WEST LAFAYETTE, Ind., June 8 (UPI) — Forestry experts say planned burning in some Eastern U.S. forests might be helpful in restoring flowering dogwood tree populations.
Purdue University Assistant Professor Michael Jenkins says dogwood trees act as a calcium pump, pulling nutrients from deep in the soil and depositing them on the forest floor with their fallen leaves each autumn. And that, Jenkins said, is an important source of nutrition for a variety of species in a forest ecosystem, such as fungi, insects, songbirds, snails and other organisms.
The problem is a fungus — Discula destructive — that’s causing a serious decline in dogwood populations by killing foliage and then girdling the tree by creating cankers on the trunk.

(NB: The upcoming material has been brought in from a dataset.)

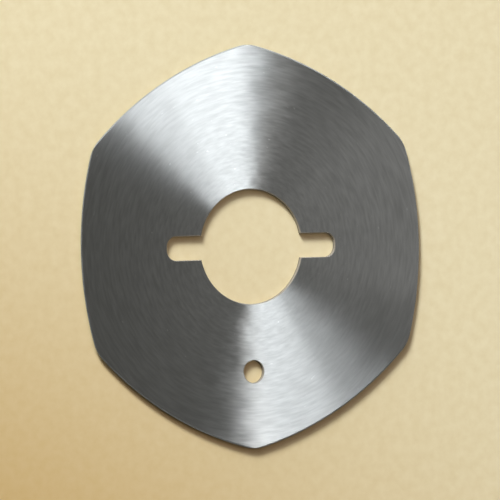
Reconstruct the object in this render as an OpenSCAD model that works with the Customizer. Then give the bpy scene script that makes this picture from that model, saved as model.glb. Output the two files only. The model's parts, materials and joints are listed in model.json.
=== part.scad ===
// Six-sided rotary cutter blade: one flat steel plate with a cutting edge all the way round.
// It lies on its ground underside at z = 0, with the smooth face up. Z is the axis of the bore,
// and Y runs through two opposite corners and the locating hole. All sizes are in millimetres.

/* [Outline] */
// Distance between opposite corners of the cutting edge, over their blunted tips
corner_d = 100; // [92:0.5:130]
// Radius of the arc that each side follows from corner to corner
side_arc_r = 86; // [70:1:300]
// How far the tip of each corner is blunted back from where its two arcs would meet
tip_cut = 0.3; // [0.1:0.05:0.5]
// Thickness of the steel
blade_t = 1.2; // [0.8:0.05:2.5]

/* [Cutting edge] */
// Width of the bevel that is ground into the underside
bevel_w = 3; // [1:0.1:5]
// Thickness that is left at the very edge
edge_t = 0.06; // [0.04:0.01:0.2]
// Width of the narrow strip that is honed onto the upper face
hone_w = 0.3; // [0.15:0.05:1]
// How far the honed strip falls below the upper face
hone_drop = 0.04; // [0.02:0.01:0.2]

/* [Hub bore] */
// Diameter of the central bore
bore_d = 28.5; // [20:0.1:36]
// Length of the two key slots together, from end to end across the bore
slot_span = 47; // [40:0.1:54]
// Width of the key slots
slot_w = 6; // [4.6:0.1:9]
// Corner radius at the ends of the key slots
slot_corner_r = 2.6; // [0.5:0.1:3]

/* [Locating hole] */
// Diameter of the locating hole
hole_d = 5.6; // [3:0.1:8]
// Distance from the centre of the bore to the centre of the locating hole
hole_offset = 31; // [26:0.1:36]

/* [Edge break] */
// Width of the small chamfer on the rims of the bore, slots and hole
break_w = 0.15; // [0.05:0.05:0.35]

/* [Hidden] */
$fn = 180;

sides = 6;
side_angle = 360 / sides;
// A cutter runs this far past the faces that it cuts
over = 1;

// Two arcs would meet this far from the centre of the blade
meeting_r = corner_d / 2 + tip_cut;
// Each side's arc is drawn from a centre this far behind the centre of the blade
half_chord = meeting_r * sin(side_angle / 2);
arc_back = sqrt(side_arc_r * side_arc_r - half_chord * half_chord)
    - meeting_r * cos(side_angle / 2);

// Height of the edge's lower corner, and how fast the bevel and the honed strip slope
bevel_h = blade_t - hone_drop - edge_t;
bevel_slope = bevel_h / bevel_w;
hone_slope = hone_drop / hone_w;

// The corner radius is never more than half the slot that it rounds
slot_r = min(slot_corner_r, slot_w / 2);
slot_flat_x = slot_span - 2 * slot_r;
slot_flat_y = slot_w - 2 * slot_r;

// Plain plate with the outline of the edge: what a disc for each side and one over the tips share
module blank() {
    linear_extrude(height = blade_t)
        intersection() {
            circle(d = corner_d);
            intersection_for (side = [0 : sides - 1])
                rotate([0, 0, side * side_angle])
                    translate([-arc_back, 0, 0])
                        circle(r = side_arc_r);
        }
}

// Stretch of a ring with the section of its children, for each side and past both its corners
module along_sides() {
    for (side = [0 : sides - 1])
        rotate([0, 0, side * side_angle])
            translate([-arc_back, 0, 0])
                rotate([0, 0, -side_angle / 2])
                    rotate_extrude(angle = side_angle)
                        children();
}

// What the grinding wheel takes off the underside
module bevels() {
    along_sides()
        polygon([
            [side_arc_r - bevel_w - over / bevel_slope, -over],
            [side_arc_r + over, -over],
            [side_arc_r + over, bevel_h + over * bevel_slope]
        ]);
}

// What the hone takes off the upper face
module honed_strips() {
    along_sides()
        polygon([
            [side_arc_r - hone_w, blade_t],
            [side_arc_r - hone_w, blade_t + over],
            [side_arc_r + over, blade_t + over],
            [side_arc_r + over, blade_t - hone_drop - over * hone_slope]
        ]);
}

// Bar whose section in Y and Z is a trapezium, its sides leaning out by flare over its height
module flared_bar(length, width, height, flare) {
    rotate([90, 0, 90])
        linear_extrude(height = length, center = true)
            polygon([
                [-width / 2, 0],
                [width / 2, 0],
                [width / 2 + flare, height],
                [-width / 2 - flare, height]
            ]);
}

// Both key slots as one solid with rounded corners, and with upright walls where flare is 0
module slots(height, flare) {
    flared_bar(slot_flat_x, slot_w, height, flare);
    if (slot_flat_y > 0)
        rotate([0, 0, 90])
            flared_bar(slot_flat_y, slot_span, height, flare);
    for (x = [-slot_flat_x / 2, slot_flat_x / 2], y = [-slot_flat_y / 2, slot_flat_y / 2])
        translate([x, y, 0])
            cylinder(h = height, r1 = slot_r, r2 = slot_r + flare);
}

// Bore, key slots and locating hole together
module openings(height, flare) {
    cylinder(h = height, d1 = bore_d, d2 = bore_d + 2 * flare);
    slots(height, flare);
    translate([0, -hole_offset, 0])
        cylinder(h = height, d1 = hole_d, d2 = hole_d + 2 * flare);
}

// Chamfers that break the rims of the openings on the upper face and on the underside
module rim_breaks() {
    depth = break_w + over;
    translate([0, 0, blade_t - break_w])
        openings(depth, depth);
    translate([0, 0, break_w])
        mirror([0, 0, 1])
            openings(depth, depth);
}

module blade() {
    color([0.64, 0.65, 0.66])
        difference() {
            blank();
            bevels();
            honed_strips();
            translate([0, 0, -over])
                openings(blade_t + 2 * over, 0);
            rim_breaks();
        }
}

blade();
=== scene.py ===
# %% [markdown]
# # A six-sided rotary cutter blade
# The real blade is one plate of hardened steel. It is stamped to shape, ground flat while it turns
# on its own axis, and sharpened by a bevel on the underside. So there is one piece to model, and
# nearly all of its look comes from the grinding: fine circles round the bore, which spread each
# lamp's reflection into a bright fan on two opposite sides of the bore.
#
# The lesson models the rim of one side, repeats it six times, fills the two faces, cuts the
# openings, and then gives each surface the finish that its tool left.

# %% Load the frame and keep its box
import json
import math

import bmesh
import bpy
from mathutils import Matrix, Vector


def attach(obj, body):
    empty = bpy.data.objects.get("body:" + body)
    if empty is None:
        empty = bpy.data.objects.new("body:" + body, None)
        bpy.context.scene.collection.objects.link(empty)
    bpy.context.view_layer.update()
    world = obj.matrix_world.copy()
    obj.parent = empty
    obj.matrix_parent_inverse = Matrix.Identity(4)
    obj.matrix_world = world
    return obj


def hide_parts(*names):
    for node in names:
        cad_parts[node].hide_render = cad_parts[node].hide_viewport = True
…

“The disease has expanded across much of the flowering dogwood’s range in North America,” Jenkins said. “In some cases, we have seen more than 90 percent mortality.”
Jenkins and his colleagues studied the effect fire has on revitalizing dogwoods. In forests where there have been two fires during a 20-year period, dogwoods have survived the disease, he said.
Jenkins explained the fungus likes cool, moist areas with little air movement. Undisturbed forests provide such an environment, but occasional burning opens forests, increases sunlight and allows greater air movement.
The study by Jenkins, Assistant Professor Eric Holzmueller of Southern Illinois University and Professor Shibu Jose of the University of Missouri appears in the journal Forest Ecology and Management.